I have been advised many times to keep my word count below 95,000. This is the max for any psychological thriller, ensuring the pace remains high and the hooks frequent.

So, now that I have finished this bad boy (in theory) I am doing the laborious tasks of getting that word count down. Ideally, I need to lose 7,000 words. It is tough. Really tough.

To start with I have already rewritten and edited each chapter to within an inch of its life, ensuring that I only add description when there is a distinct need or purpose, that nothing has been repeated, the pace is high and the dialogue tight. But, as I’ve written before (here), it is hard to kill your darlings! I really don’t like deleting these carefully constructed sentences.
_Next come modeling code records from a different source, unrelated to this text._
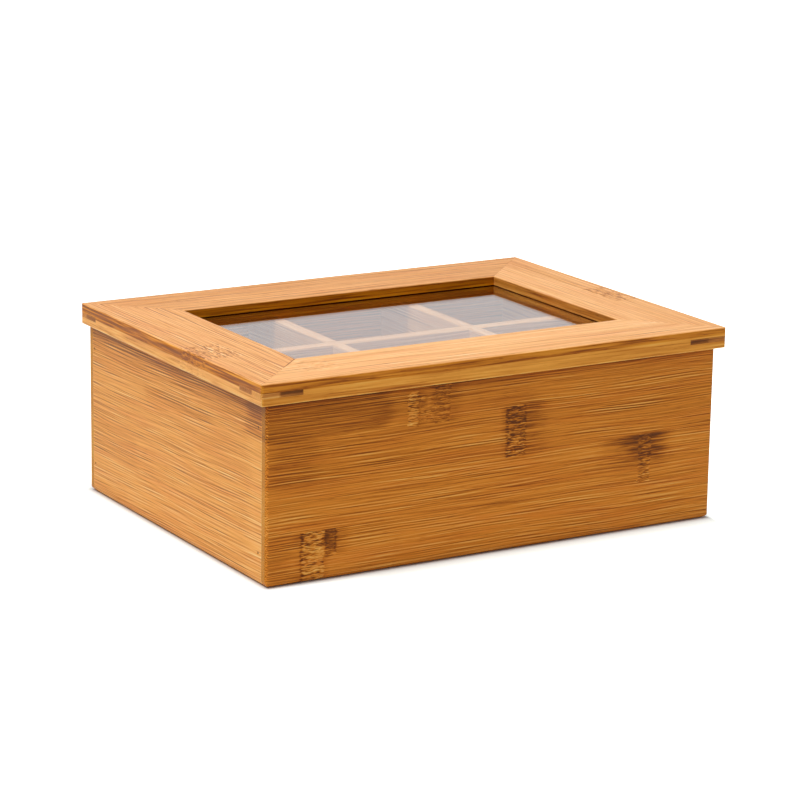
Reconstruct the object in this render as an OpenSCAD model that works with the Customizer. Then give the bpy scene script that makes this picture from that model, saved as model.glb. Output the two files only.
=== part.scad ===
// Tea bag box: a rabbeted and nailed body with six compartments, and a hinged lid
// whose mitred, keyed frame holds a clear pane. Millimetres, +Z up, front towards -Y.
// The origin is the bottom centre of the whole box, hinge knuckles included.

/* [Body] */
// Outside width of the body
body_w = 210; // [150:1:320]
// Outside depth of the body
body_d = 158; // [120:1:240]
// Height of the walls
body_h = 73; // [50:1:120]
// Thickness of the walls
wall_t = 8.5; // [7.5:0.5:12]
// Radius of the upright outside corners
corner_r = 1.5; // [0.5:0.1:3]
// Radius along the bottom outside edges
foot_r = 3; // [0.5:0.1:4]
// Radius along the top edges of the dividers
divider_edge_r = 0.8; // [0.2:0.1:1.5]

/* [Corner joints] */
// Thickness of the lip that covers the end of each side wall
lip_t = 3.7; // [2.5:0.1:4.5]
// Diameter of a brad
brad_d = 0.7; // [0.6:0.1:0.9]
// Diameter of a brad's head
brad_head_d = 1; // [1:0.1:2]
// Length of a brad
brad_l = 19; // [14:1:24]
// How far the heads are set below the surface
brad_sink = 0.2; // [0.1:0.1:0.8]
// Brads of the front corners, from the front face
brad_front = 6.6; // [5.5:0.1:7]
// Brads of the back corners, from the back face
brad_back = 5.4; // [5.2:0.1:7]
// Upper brads, from the top of the walls
brad_top = 10; // [7:1:20]
// Lower brads, from the bottom of the walls
brad_bottom = 13; // [11:1:22]

/* [Bottom] */
// Thickness of the bottom panel
bottom_t = 4; // [3:0.5:6]
// Underside of the bottom panel, above the table
bottom_raise = 3; // [2:0.5:5]
// How far the bottom panel reaches into the walls
bottom_bite = 4; // [2:0.5:4.5]

/* [Dividers] */
// Thickness of the dividers
divider_t = 5.5; // [4:0.5:8]
// Tops of the dividers, below the top of the walls
divider_drop = 1.6; // [0.5:0.1:15]
// How far the cross dividers stand to the right of evenly spaced
divider_shift = 2.6; // [-5:0.1:5]
// Depth of the housings that hold the ends of the dividers
housing_depth = 2; // [1:0.5:3]

/* [Lid frame] */
// Thickness of the lid
lid_t = 8.8; // [8:0.1:12]
// Width of the four frame members
rail_w = 32; // [24:1:45]
// Overhang of the lid at each side
side_overhang = 3.5; // [0:0.5:6]
// Overhang of the lid at the front
front_overhang = 2.5; // [0:0.5:6]
// Radius along the outside edges
rail_edge_r = 0.7; // [0.3:0.1:1.5]
// Radius along the window edges
sight_edge_r = 0.5; // [0.2:0.1:1]
// Radius of the upright corners of the lid
lid_corner_r = 1; // [0.5:0.1:3]
// Gap between the closed lid and the walls
lid_gap = 0.2; // [0.1:0.1:0.6]

/* [Corner keys] */
// Thickness of the keys
key_t = 2; // [1.5:0.1:3]
// Legs of the front keys
front_key_leg = 18; // [12:1:22]
// Legs of the back keys
back_key_leg = 14; // [12:1:22]
// Tops of the keys, below the top of the lid
key_drop = 3.7; // [2.5:0.1:4.2]

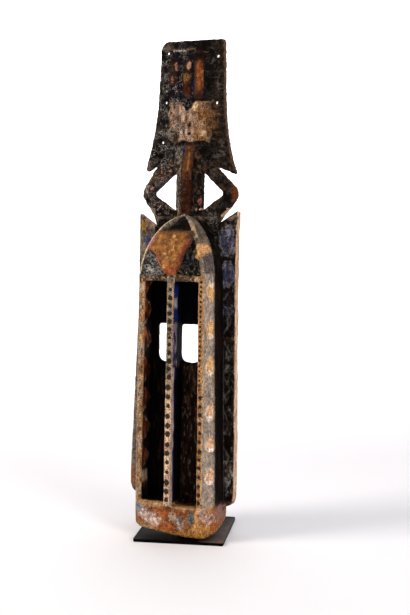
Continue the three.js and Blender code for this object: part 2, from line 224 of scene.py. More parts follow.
# %% Objects, their modifiers and their meshes
def plain_mesh(source, name):
    """A plain mesh of what an object's modifiers make of it; the source object is removed."""
    graph = bpy.context.evaluated_depsgraph_get()
    mesh = bpy.data.meshes.new_from_object(source.evaluated_get(graph))
    bpy.data.objects.remove(source)
    mesh.name = name
    return mesh


def linked(name, data):
    made = bpy.data.objects.new(name, data)
    bpy.context.scene.collection.objects.link(made)
    return made


def modify(holder, kind, **settings):
    step = holder.modifiers.new(kind.lower(), kind)
    for setting, value in settings.items():
        setattr(step, setting, value)
    return step


def mend(mesh, change):
    shell = bmesh.new()
    shell.from_mesh(mesh)
    change(shell)
    shell.to_mesh(mesh)
    shell.free()


def merged_copy(node, name):
    """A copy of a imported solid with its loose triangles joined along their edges."""
    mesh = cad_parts[node].data.copy()
    mend(mesh, lambda shell: bmesh.ops.remove_doubles(shell, verts=shell.verts, dist=1e-6))
    mesh.materials.clear()
    return linked(name, mesh)


# %% Reading and moving the points of a mesh
def read(collection, name):
    flat = np.empty(len(collection) * 3)
    collection.foreach_get(name, flat)
    return flat.reshape(-1, 3)


def points_of(mesh):
    return read(mesh.vertices, "co")


def normals_of(mesh):
    return upright(read(mesh.vertex_normals, "vector"))


def move_points(mesh, points):
    mesh.vertices.foreach_set("co", np.ascontiguousarray(points, float).ravel())
    mesh.update()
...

To help, I am trying to stick to the golden rules of word count reduction:

  • Remove adverbs unless they are imperative.
  • Remove adjectives, especially when you have used two or three to describe one thing. Try to be word specific, finding that one elusive adjective that sums up the noun perfectly rather than a long list.
  • Reword to remove prepositions such as ‘in,’ ‘at,’ and ‘of.’ It may only be a word at a time that you remove, but that all add up!
  • Remove ‘that.’ Often referred to as the most commonly overused word in the English language, the word ‘that’ creeps in frequently and often, if you delete the little bugger, the sentence still makes perfect sense.
  • Compound verbs can be a life saver, especially in dialogue. Would your character really say ‘have not’ or could you reduce your word count by using ‘haven’t’ instead?

These are the tricks I’m using and I’m pleased to say they are working a treat. Try them yourself and see the difference.